▶ TASK BRIEF
Each line containing the word "type" should be found and copied.

▶ DATA LINES
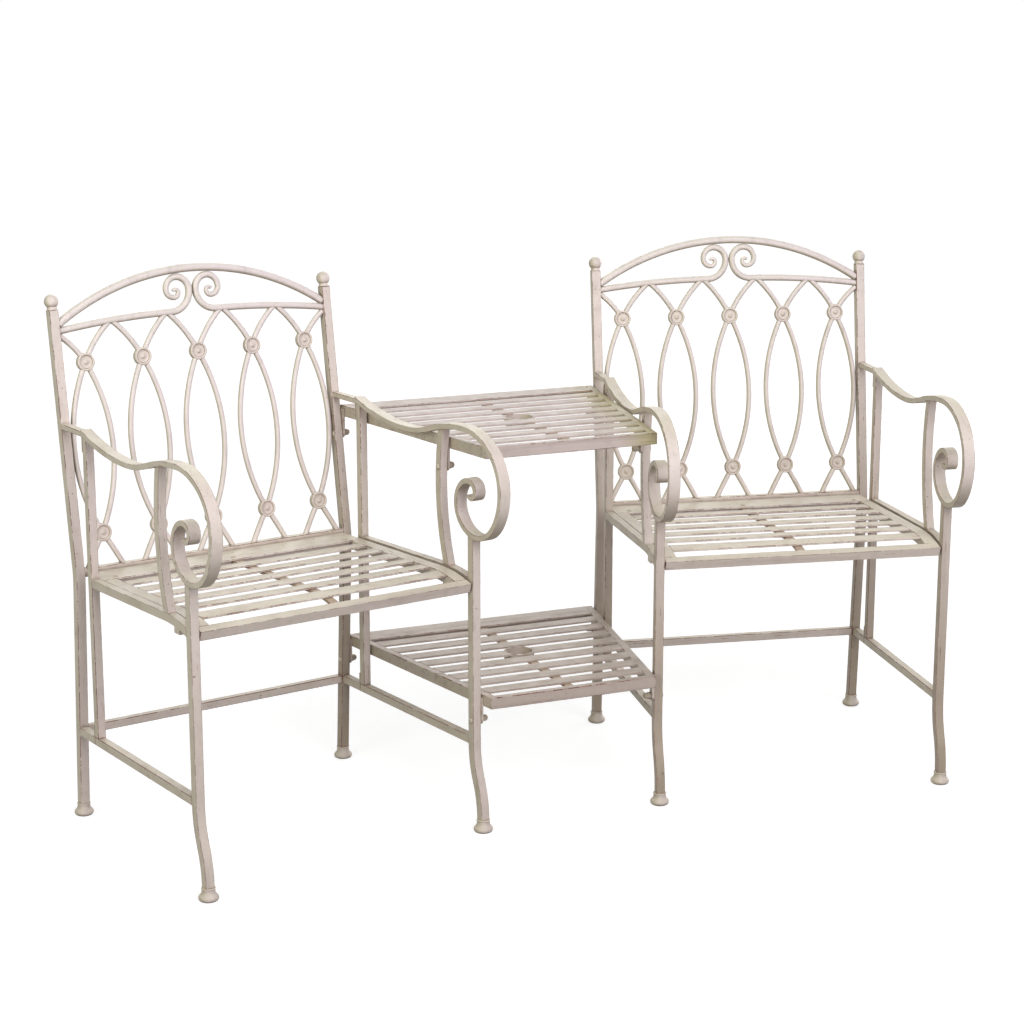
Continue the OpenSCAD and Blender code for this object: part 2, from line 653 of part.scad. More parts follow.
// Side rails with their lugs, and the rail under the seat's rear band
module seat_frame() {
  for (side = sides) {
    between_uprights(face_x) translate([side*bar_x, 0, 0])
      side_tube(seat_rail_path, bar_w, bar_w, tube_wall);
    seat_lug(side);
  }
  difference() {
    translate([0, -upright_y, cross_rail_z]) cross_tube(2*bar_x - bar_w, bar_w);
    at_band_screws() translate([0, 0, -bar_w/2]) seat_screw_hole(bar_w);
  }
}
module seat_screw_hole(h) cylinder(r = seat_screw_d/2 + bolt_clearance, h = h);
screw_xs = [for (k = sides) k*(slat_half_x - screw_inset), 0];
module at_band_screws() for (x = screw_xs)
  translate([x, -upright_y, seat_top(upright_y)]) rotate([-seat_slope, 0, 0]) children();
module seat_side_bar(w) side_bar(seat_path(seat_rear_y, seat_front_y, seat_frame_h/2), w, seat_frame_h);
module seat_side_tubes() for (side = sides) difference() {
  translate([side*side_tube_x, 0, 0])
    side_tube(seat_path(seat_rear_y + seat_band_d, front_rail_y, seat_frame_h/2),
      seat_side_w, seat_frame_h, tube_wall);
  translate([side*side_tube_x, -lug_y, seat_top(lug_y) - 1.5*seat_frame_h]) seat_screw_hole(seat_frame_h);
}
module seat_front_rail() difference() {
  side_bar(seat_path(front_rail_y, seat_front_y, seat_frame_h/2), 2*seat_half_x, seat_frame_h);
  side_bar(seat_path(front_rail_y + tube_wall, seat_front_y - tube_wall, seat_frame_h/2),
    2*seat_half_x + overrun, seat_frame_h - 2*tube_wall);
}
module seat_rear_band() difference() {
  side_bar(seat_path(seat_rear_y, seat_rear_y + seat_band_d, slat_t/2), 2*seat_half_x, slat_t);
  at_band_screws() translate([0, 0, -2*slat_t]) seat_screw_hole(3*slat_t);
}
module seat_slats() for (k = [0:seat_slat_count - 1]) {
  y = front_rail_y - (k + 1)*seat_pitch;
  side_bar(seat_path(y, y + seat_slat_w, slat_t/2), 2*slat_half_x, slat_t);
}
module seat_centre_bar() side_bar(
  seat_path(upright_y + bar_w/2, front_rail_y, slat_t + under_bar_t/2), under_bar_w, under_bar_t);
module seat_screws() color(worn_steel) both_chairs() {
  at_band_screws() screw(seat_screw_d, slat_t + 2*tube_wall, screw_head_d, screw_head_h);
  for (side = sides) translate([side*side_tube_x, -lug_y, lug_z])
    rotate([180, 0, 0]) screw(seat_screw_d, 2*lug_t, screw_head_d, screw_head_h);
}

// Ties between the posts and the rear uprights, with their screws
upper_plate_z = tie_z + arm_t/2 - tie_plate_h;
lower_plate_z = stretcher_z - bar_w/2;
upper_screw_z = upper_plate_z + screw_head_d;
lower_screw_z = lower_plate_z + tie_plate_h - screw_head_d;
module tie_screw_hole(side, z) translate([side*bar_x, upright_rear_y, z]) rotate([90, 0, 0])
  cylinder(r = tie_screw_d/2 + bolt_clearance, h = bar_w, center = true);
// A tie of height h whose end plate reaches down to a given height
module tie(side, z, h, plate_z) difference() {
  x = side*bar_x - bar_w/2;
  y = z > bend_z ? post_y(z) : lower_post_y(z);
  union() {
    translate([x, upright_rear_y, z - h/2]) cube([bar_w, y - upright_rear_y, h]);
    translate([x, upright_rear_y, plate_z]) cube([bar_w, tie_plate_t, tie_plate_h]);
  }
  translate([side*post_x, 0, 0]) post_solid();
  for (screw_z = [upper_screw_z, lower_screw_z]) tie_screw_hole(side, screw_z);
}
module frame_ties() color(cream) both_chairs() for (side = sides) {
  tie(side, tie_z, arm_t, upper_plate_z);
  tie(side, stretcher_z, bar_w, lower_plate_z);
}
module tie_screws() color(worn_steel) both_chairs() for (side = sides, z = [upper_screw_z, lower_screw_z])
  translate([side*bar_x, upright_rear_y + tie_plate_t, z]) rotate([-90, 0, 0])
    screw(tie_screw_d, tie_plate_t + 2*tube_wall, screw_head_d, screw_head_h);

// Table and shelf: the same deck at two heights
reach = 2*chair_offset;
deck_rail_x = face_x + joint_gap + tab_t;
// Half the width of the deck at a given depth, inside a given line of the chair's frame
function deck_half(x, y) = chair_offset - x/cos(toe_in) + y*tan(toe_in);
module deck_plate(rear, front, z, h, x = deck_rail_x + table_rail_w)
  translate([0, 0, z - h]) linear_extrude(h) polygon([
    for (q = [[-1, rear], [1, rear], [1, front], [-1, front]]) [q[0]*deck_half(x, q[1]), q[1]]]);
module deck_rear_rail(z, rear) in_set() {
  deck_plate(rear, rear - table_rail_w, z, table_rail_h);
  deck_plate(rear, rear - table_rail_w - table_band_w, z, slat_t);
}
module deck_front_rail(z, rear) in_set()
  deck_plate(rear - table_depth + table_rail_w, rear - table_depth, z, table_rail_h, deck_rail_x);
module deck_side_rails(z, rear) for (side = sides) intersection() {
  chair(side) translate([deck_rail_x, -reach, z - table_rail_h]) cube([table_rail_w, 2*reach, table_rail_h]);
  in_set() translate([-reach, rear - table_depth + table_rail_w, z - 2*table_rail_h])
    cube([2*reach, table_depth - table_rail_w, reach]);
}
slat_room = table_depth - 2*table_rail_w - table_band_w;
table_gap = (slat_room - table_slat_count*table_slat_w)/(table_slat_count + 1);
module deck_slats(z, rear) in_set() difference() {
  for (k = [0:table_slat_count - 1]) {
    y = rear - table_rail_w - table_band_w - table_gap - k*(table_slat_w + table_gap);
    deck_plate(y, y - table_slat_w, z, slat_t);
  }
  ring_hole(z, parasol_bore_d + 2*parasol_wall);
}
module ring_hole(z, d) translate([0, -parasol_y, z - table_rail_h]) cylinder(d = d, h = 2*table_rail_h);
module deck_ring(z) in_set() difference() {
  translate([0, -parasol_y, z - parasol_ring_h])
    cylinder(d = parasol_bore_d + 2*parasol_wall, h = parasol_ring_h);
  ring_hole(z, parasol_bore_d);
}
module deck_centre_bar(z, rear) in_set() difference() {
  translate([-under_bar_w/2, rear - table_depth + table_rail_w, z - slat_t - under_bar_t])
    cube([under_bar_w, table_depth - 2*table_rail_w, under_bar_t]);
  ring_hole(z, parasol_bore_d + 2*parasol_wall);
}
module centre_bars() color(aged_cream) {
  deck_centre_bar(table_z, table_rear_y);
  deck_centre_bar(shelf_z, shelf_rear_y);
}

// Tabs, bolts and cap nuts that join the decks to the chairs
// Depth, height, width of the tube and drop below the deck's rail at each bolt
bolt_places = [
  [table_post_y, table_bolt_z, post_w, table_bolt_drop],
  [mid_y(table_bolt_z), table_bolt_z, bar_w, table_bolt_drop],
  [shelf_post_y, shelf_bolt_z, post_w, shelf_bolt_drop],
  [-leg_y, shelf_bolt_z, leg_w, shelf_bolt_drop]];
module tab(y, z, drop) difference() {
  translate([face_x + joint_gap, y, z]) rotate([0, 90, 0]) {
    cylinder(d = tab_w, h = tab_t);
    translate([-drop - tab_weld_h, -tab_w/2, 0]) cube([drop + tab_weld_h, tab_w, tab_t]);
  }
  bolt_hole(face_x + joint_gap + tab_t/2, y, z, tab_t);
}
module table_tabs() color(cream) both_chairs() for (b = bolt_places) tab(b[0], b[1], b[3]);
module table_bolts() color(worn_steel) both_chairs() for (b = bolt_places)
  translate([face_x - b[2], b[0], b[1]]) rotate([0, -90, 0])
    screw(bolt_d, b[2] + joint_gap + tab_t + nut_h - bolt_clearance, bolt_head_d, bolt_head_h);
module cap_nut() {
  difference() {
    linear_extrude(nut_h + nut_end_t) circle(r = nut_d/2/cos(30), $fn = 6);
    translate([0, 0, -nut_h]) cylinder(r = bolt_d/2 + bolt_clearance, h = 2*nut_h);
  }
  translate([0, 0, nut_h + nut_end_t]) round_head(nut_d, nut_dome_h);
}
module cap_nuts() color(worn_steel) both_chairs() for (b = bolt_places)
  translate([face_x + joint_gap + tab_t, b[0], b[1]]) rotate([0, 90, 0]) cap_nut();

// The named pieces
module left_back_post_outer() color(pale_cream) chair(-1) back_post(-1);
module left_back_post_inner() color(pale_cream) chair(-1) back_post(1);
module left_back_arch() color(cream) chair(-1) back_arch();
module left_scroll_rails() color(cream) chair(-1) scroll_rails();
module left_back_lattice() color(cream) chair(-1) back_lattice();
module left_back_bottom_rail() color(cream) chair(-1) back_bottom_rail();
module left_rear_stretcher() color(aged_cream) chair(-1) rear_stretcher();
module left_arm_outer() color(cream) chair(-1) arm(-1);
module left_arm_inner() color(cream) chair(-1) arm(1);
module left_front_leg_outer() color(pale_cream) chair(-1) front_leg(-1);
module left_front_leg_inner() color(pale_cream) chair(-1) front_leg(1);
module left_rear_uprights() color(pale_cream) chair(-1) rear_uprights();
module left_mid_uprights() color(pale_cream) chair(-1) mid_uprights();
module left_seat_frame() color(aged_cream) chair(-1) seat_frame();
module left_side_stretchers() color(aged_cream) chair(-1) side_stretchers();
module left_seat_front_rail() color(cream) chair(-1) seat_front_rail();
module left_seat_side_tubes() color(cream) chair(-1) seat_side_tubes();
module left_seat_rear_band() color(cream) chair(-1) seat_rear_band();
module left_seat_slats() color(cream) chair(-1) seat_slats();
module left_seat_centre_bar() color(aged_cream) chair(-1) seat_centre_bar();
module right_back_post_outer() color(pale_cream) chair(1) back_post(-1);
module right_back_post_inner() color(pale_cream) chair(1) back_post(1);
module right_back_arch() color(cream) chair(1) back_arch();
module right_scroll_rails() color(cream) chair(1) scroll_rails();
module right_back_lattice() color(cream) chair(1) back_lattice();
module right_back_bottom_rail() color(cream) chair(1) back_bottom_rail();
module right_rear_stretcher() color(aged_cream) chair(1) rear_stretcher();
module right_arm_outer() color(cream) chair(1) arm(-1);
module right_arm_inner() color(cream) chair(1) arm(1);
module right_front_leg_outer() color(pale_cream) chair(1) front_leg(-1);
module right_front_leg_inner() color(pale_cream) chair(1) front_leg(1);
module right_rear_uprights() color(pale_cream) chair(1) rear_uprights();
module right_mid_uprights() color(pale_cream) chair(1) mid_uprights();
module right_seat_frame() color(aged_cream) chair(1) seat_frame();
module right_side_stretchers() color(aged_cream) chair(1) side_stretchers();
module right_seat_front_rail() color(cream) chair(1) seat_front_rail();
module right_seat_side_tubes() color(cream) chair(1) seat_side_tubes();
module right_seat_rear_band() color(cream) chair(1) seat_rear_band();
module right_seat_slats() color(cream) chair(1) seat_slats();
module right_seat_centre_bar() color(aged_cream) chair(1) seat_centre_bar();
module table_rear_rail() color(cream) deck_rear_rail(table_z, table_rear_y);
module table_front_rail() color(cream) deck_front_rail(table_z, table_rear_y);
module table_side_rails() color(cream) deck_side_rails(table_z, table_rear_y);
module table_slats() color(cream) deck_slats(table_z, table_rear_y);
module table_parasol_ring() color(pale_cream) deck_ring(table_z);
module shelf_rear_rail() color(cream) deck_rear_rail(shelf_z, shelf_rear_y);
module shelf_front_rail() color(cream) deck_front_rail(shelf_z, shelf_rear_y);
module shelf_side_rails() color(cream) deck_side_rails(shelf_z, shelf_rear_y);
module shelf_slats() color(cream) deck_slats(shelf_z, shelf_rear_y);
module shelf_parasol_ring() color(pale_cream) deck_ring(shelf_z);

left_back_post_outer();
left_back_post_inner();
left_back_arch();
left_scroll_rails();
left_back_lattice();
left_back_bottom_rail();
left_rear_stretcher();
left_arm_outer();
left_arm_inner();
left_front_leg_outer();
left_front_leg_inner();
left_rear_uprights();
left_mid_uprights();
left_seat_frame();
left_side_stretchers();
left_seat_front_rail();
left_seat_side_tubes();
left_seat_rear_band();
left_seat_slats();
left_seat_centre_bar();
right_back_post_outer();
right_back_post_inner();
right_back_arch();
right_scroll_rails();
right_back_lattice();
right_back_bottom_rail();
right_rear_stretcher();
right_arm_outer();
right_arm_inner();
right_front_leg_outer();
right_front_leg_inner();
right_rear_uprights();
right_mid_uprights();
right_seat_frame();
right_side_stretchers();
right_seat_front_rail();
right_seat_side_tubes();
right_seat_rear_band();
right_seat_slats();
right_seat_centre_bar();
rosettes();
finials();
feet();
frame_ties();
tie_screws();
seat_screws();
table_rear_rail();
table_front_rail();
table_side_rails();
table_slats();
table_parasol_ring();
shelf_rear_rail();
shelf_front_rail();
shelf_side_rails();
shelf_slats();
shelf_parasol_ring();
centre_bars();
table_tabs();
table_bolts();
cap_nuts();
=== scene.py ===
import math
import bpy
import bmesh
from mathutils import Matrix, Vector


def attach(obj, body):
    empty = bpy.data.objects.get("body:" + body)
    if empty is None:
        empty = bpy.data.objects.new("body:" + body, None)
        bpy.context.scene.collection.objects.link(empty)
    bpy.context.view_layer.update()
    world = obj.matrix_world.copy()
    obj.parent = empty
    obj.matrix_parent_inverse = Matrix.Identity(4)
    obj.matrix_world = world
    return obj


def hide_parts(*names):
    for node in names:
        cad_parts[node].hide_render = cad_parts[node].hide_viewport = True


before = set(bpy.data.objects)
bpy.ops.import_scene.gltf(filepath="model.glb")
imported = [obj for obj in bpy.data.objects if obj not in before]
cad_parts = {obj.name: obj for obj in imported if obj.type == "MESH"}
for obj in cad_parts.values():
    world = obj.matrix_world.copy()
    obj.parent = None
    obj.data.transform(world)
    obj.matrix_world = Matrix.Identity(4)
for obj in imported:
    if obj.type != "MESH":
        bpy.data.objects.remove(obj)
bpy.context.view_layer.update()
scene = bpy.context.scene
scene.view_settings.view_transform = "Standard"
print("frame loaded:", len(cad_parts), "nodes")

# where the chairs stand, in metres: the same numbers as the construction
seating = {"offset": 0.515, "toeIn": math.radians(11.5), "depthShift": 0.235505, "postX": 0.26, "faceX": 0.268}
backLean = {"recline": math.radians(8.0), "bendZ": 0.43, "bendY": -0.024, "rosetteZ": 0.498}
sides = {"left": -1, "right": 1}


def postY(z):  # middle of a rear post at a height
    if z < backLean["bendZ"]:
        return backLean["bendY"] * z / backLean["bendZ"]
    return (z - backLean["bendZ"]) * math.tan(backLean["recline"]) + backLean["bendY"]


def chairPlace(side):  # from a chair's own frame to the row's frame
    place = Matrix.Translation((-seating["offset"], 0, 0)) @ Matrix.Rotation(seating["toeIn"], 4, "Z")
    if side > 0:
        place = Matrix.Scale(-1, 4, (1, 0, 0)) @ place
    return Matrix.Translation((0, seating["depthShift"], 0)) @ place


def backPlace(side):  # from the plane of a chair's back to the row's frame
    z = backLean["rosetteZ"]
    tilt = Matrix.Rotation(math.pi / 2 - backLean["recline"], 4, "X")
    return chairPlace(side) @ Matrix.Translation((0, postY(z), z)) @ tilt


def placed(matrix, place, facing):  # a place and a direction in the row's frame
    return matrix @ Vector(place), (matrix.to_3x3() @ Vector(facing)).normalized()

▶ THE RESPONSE
cad_parts = {obj.name: obj for obj in imported if obj.type == "MESH"}
    if obj.type != "MESH":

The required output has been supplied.